Consequently, a large part of the emissions are methane, derived from the digestion of cows, which “has an important weight in climate change”, says to AFP Cecilia Jones, coordinator of the Agricultural Unit for Sustainability and Climate Change of the Ministry of Livestock (MGAP).

, Uruguay, the country of four cows per person, seeks greener livestock farming
Rotating cattle to keep the pasture high, trying to get cows pregnant at the same time or improving their feed are some of the tactics that 62 Uruguayan farms have begun to apply since participating in a project to mitigate the impact of livestock farming on climate change. (Photo internet reproduction)

Therefore, in order to address the issue of global warming, the country must look at livestock farming.

In this context, Uruguay has been carrying out the Livestock and Climate project since 2020 with technical support from the United Nations Food and Agriculture Agency (FAO) and funding from the Global Environment Facility (GEF).

Its objective is to reduce direct and indirect GHG emissions, “sequester” carbon in the soil and reverse land degradation processes, while increasing productivity “through climate-smart practices,” Soledad Bergós, the project’s national coordinator, told AFP.

The impact of the proposed changes will be known by 2024, when the final results of the project will compare emissions and accumulated soil carbon with those measured at the beginning of the initiative.

“Sustainable” production

“These have to be all pregnant,” says Rosa Correa, 56, as she watches a group of about 20 cows in her field in Cerro Pelado, in the department of Lavalleja, one of the 62 cattle ranches participating in the project.

The synchronization of calving – putting the cows within reach of a bull to mount them – and pregnancy, as well as the weaning of calves, are some of the practices that she and her husband Alejandro Rodríguez (55) began to implement on the advice of FAO technicians.

It is “one of the ways to increase productivity in a sustainable way”, explains Rosa to AFP, since more kilos of meat (calves) are generated from the same cattle.

Rosa and Alejandro and their daughters run an 800-hectare cattle ranch that has been in the family for 35 years.

Thanks to the project, they have reorganized a way of working that had been going on for generations, changing processes – such as cattle and pasture management measures – without the need for extra expenses.

Looking at the pasture

“In Uruguay, livestock farming has been the main agricultural activity for 400 years, and its characteristic is that it is mostly carried out on natural pastures,” Bergós points out.

The agronomist recalls that this is an “extremely valuable resource”. Although only 8% of the world is covered by productive temperate grasslands, in Uruguay they occupy almost 50% of the territory.

The existence of this ecosystem in which extensive, open-air cattle ranching takes place is “the flip side” of the activity as an environmental pollutant, says Jones.

Field management is vital to the project, since a pasture in good condition sequesters more carbon and offsets the emissions from the cattle ranching itself. “So we are adding one more value to the meat from natural pastures,” says the MGAP director.

, Uruguay, the country of four cows per person, seeks greener livestock farming
Uruguay seeks greener livestock farming. (Photo internet reproduction)

Rosa says that one of the lessons learned from the project has been “learning to look down”, in reference to the pasture. “We were guided a lot by the state of the cattle and we didn’t look at the seasonality of the pasture, the growth, the seasons,” she explains.

“The more leaves and length the pasture has, the better quality it is.

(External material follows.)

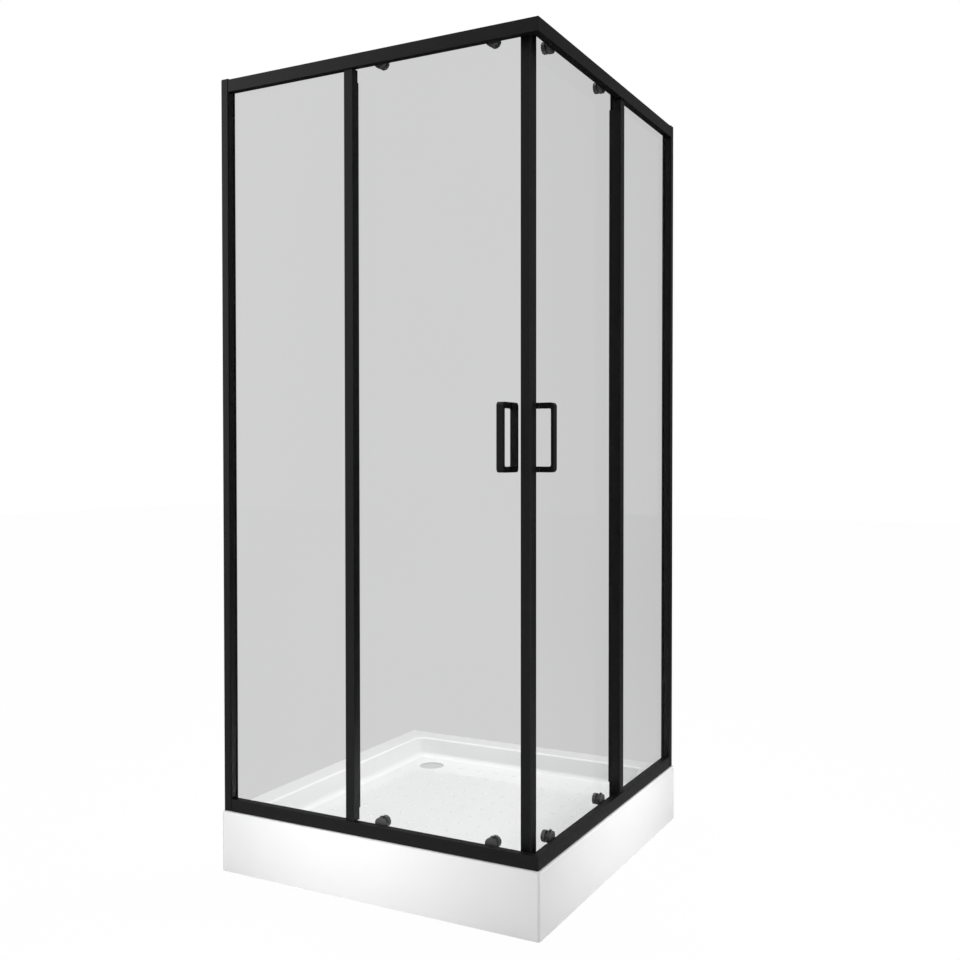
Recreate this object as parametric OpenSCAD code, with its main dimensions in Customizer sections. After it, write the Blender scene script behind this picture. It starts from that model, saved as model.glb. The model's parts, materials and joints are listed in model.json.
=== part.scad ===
// Square corner-entry shower cabin on a low tray, in millimetres.
// Two glazed faces meet at the entry corner; each has a fixed pane, a post and a sliding door.

/* [Tray] */
// Width of the square tray along each wall
tray_w = 900; // [860:5:1000]
// Height of the tray's rim above the floor
tray_h = 153; // [135:1:200]
// Width of the rim from the tray's edge to the basin
rim_w = 68; // [62:1:100]
// Depth of the basin below the rim
basin_depth = 53; // [45:1:60]
// Slope of the basin wall, as the distance it leans in from rim to floor
basin_draft = 10; // [4:1:16]
// Radius of the basin's upright corners at the rim
basin_corner_r = 28; // [25:1:80]
// Radius where the basin wall meets its floor
floor_roll_r = 20; // [10:1:25]
// Radius where the rim turns down into the basin
rim_roll_r = 8; // [4:0.5:12]
// Radius of the tray's outer upright corners
tray_corner_r = 7; // [7:0.5:20]
// Radius along the tray's outer top edge
tray_edge_r = 5; // [3:0.5:7]
// Thickness of the moulded shell
shell_t = 5; // [4:0.5:6]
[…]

We learned to regulate the pasture,” like the “carrying capacity” the field has: how much cattle it supports according to the season.

Meat and Bill Gates 

Cattle raising as an environmental pollutant was in the spotlight in Uruguay some weeks ago due to statements made by Bill Gates, who said that rich countries should consume synthetic meat to combat climate change.

Rosa says that the idea went down badly among producers. “There are people who say ‘cattle don’t pollute, other things pollute much more’.

The truth is that producers live where they work and the fact that they are exposed to extreme weather events, such as droughts or floods, says Bergós, makes them very aware of the environmental impact.

“Before we were interested” in the issue “but we didn’t have knowledge about how we could help,” Rosa slides. “It’s important that we can all get on board with this.”